If nothing else, the data will tell researchers which brands and combinations of panels and inverters work best here, said UA physics graduate student Dan Cormode, who developed the software program to measure these various arrays on a second-by-second basis.
What works best in Silicon Valley isn't necessarily the best panel for Tucson, he said.
"There are a lot of ways to define what's the best solar panel," said Cormode.
Cronin, a University of Arizona associate professor in physics and optical sciences, has plans to expand the experiment. He is collaborating with Tucson solar company Solon to install a new array of panels mounted on tracking devices that will follow the sun's path.

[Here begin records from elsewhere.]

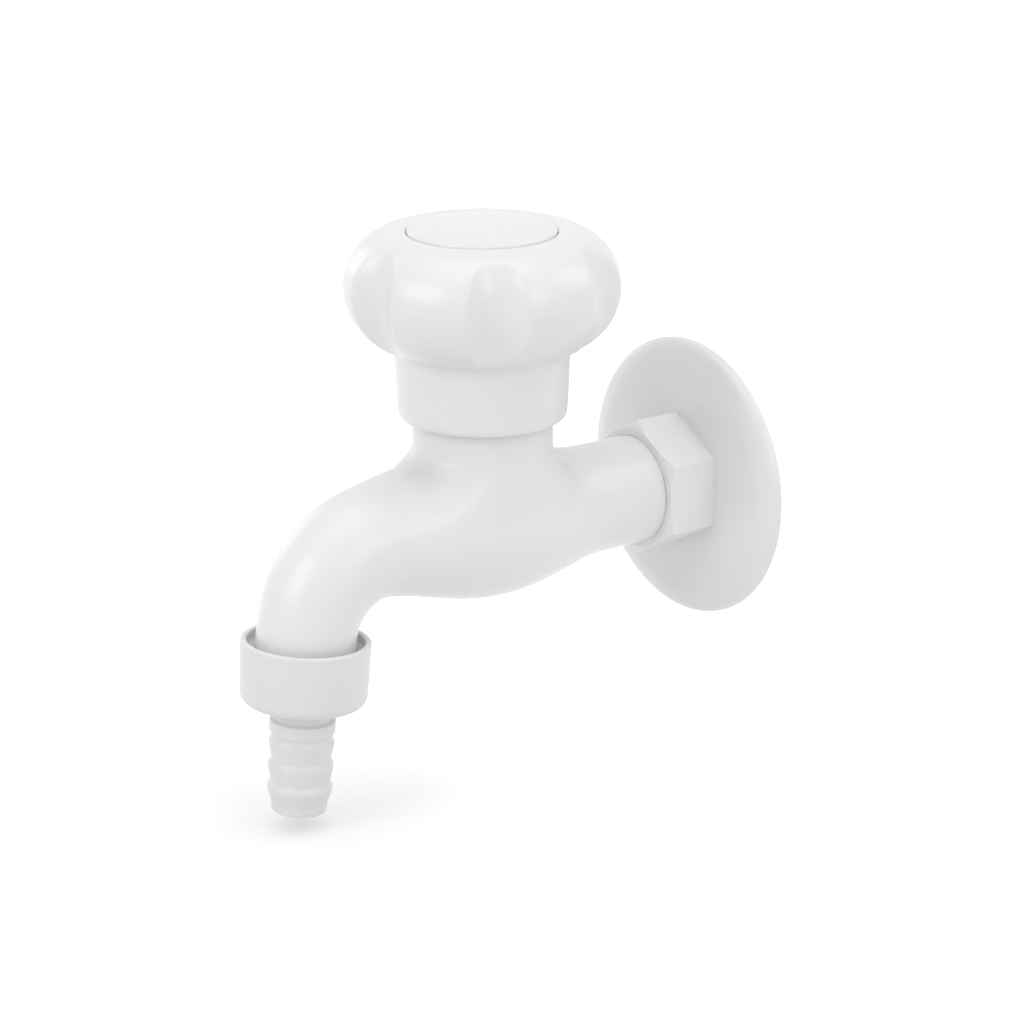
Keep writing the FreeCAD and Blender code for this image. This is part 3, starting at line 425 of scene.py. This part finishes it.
def knob_section():
    """The handle's section from inside its skirt, over the lobes and into the well under the cap."""
    section = [
        (16.4, 50.6), (16.4, 49.0), (16.4, 30.0), (16.4, 25.4), (16.6, 24.9), (17.1, 24.8), (17.5, 24.85),
        (18.0, 25.25), (18.3, 25.9), (18.37, 26.8), (18.5, 29.5), (18.7, 34.0), (18.84, 38.0),
        (18.92, 39.2), (19.15, 39.95), (19.7, 40.35),
    ]
    under, over = LOBE_RADIUS - LOBE_UNDER_ROUND, LOBE_RADIUS - LOBE_TOP_ROUND
    lobes = []
    for degrees in (22, 30, 38, 46, 54, 62, 70, 78, 85):
        turn = math.radians(degrees)
        lobes.append((under + LOBE_UNDER_ROUND * math.sin(turn),
                      LOBE_HEIGHT - LOBE_UNDER_ROUND * math.cos(turn)))
    lobes += [(LOBE_RADIUS, LOBE_HEIGHT - LINE_HALF), (LOBE_RADIUS + LINE_RISE, LOBE_HEIGHT),
              (LOBE_RADIUS, LOBE_HEIGHT + LINE_HALF)]
    for degrees in (5, 12, 20, 28, 36, 44, 51, 58, 65, 72, 80):
        turn = math.radians(degrees)
        lobes.append((over + LOBE_TOP_ROUND * math.cos(turn),
                      LOBE_HEIGHT + LOBE_TOP_ROUND * math.sin(turn)))
    first_lobe, last_lobe = len(section), len(section) + len(lobes)
    section += lobes
    section += [
        (18.2, LOBE_HEIGHT + LOBE_TOP_ROUND - 0.02), (17.0, RIM_TOP + 0.16), (16.45, RIM_TOP + 0.03),
        (16.2, RIM_TOP - 0.14), (RIM_RADIUS, RIM_TOP - 0.6), (RIM_RADIUS, CAP_SEAT + 0.3),
        (16.0, CAP_SEAT), (7.0, CAP_SEAT), (WELL_RADIUS, CAP_SEAT - 0.3), (WELL_RADIUS, WELL_FLOOR + 0.3),
        (6.3, WELL_FLOOR), (4.5, WELL_FLOOR),
    ]
    return section, range(first_lobe, last_lobe)


def flute_reach(radius, height, degrees):
    """How far inside the flute's tool a point lies, in millimetres, or below zero outside it."""
    turn = math.radians(degrees)
    along, aside = radius * math.cos(turn), radius * math.sin(turn)
    swing = math.hypot(along - FLUTE_PIVOT, height - LOBE_HEIGHT)
    return FLUTE_RADIUS - math.hypot(swing - FLUTE_ARC - FLUTE_RADIUS, aside)


def halved(low, high, goes_on):
    """The place between low and high where goes_on turns from true to false."""
    for _ in range(24):
        half = (low + high) / 2.0
        if goes_on(half):
            low = half
        else:
            high = half
    return low


def flute_columns(radius, height):
    """Angle from the flute's middle and radius of each column at one ring of the lobes."""
    edge = 0.0
    if flute_reach(radius, height, 0.0) > 0.0:
        edge = halved(0.0, 25.0, lambda degrees: flute_reach(radius, height, degrees) > 0.0)
    band = max(edge, FLUTE_LEAST)
    half = FLUTE_PITCH / 2.0
    shoulder = band + SHOULDER_END
    angles = [0.0, 0.38 * band, 0.70 * band, 0.90 * band, band, band + SHOULDER_START, shoulder,
              shoulder + (half - shoulder) / 3.0, shoulder + (half - shoulder) / 1.5, half]
    columns = []
    for degrees in angles:
        if flute_reach(radius, height, degrees) > 0.0:
            floor = halved(WELL_RADIUS, radius, lambda r: flute_reach(r, height, degrees) < 0.0)
        else:
            floor = radius
        columns.append([degrees, floor])
    if edge > FLUTE_LEAST:
        columns[4][1] = radius - EDGE_SINK
        columns[5][1] = radius - EDGE_SINK / 8.0
    return columns


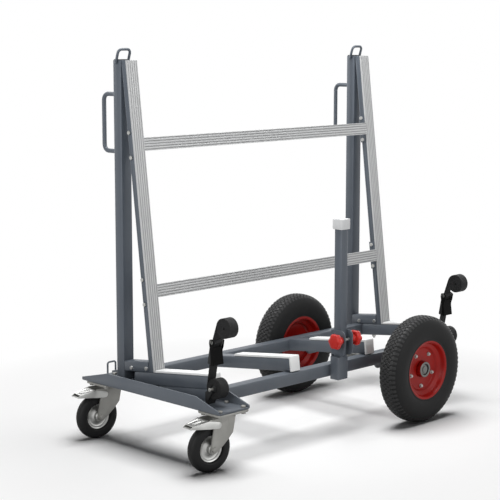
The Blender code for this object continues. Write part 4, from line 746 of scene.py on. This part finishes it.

Other UA researchers, working under the umbrella of the Arizona Research Institute for Solar Energy (AZRISE), will use Cronin's data to predict the output of photovoltaic energy under different atmospheric conditions and to experiment with new types of materials and different approaches to collecting the sun's energy.
TEP ratepayers are funding the research under a special tariff set aside for renewable energy projects.
In addition to the panels themselves, Cronin wants to experiment with the inverters that change the direct current produced by the panels into the alternating current that feeds into a home or the electrical grid. He'd like to experiment as well on storage systems.
Cronin said he got involved in the project for its usefulness. "As a physics researcher, it is deeply satisfying to work on something that has a payback to society," Cronin said.
The payback? "I like the planet we live on. I hope we leave a thoughtful planet to our society and our children."
Cronin first got interested in intense measurement of solar panel efficiency two years ago when he had a photovoltaic system installed at his university-area home
He used cold towels to cool down his panels, for instance, and then climbed off his roof to measure the effect.
It was less than optimal. With this yard, he has the opportunity to carefully control factors in future experiments.
Nick Davidson, who had taken an honors course in optics and thermodynamics from Cronin, said his motivation for taking a job building and hooking up the measuring devices was simply "to work with one of my favorite professors."
Davidson, a senior physics major, said he also hopes that his work will lead to some gains in solar energy efficiency. "Given time and the research funds, solar can become a viable alternative to fossil fuels, not the complete solution to our problems, but it can help," Davidson said.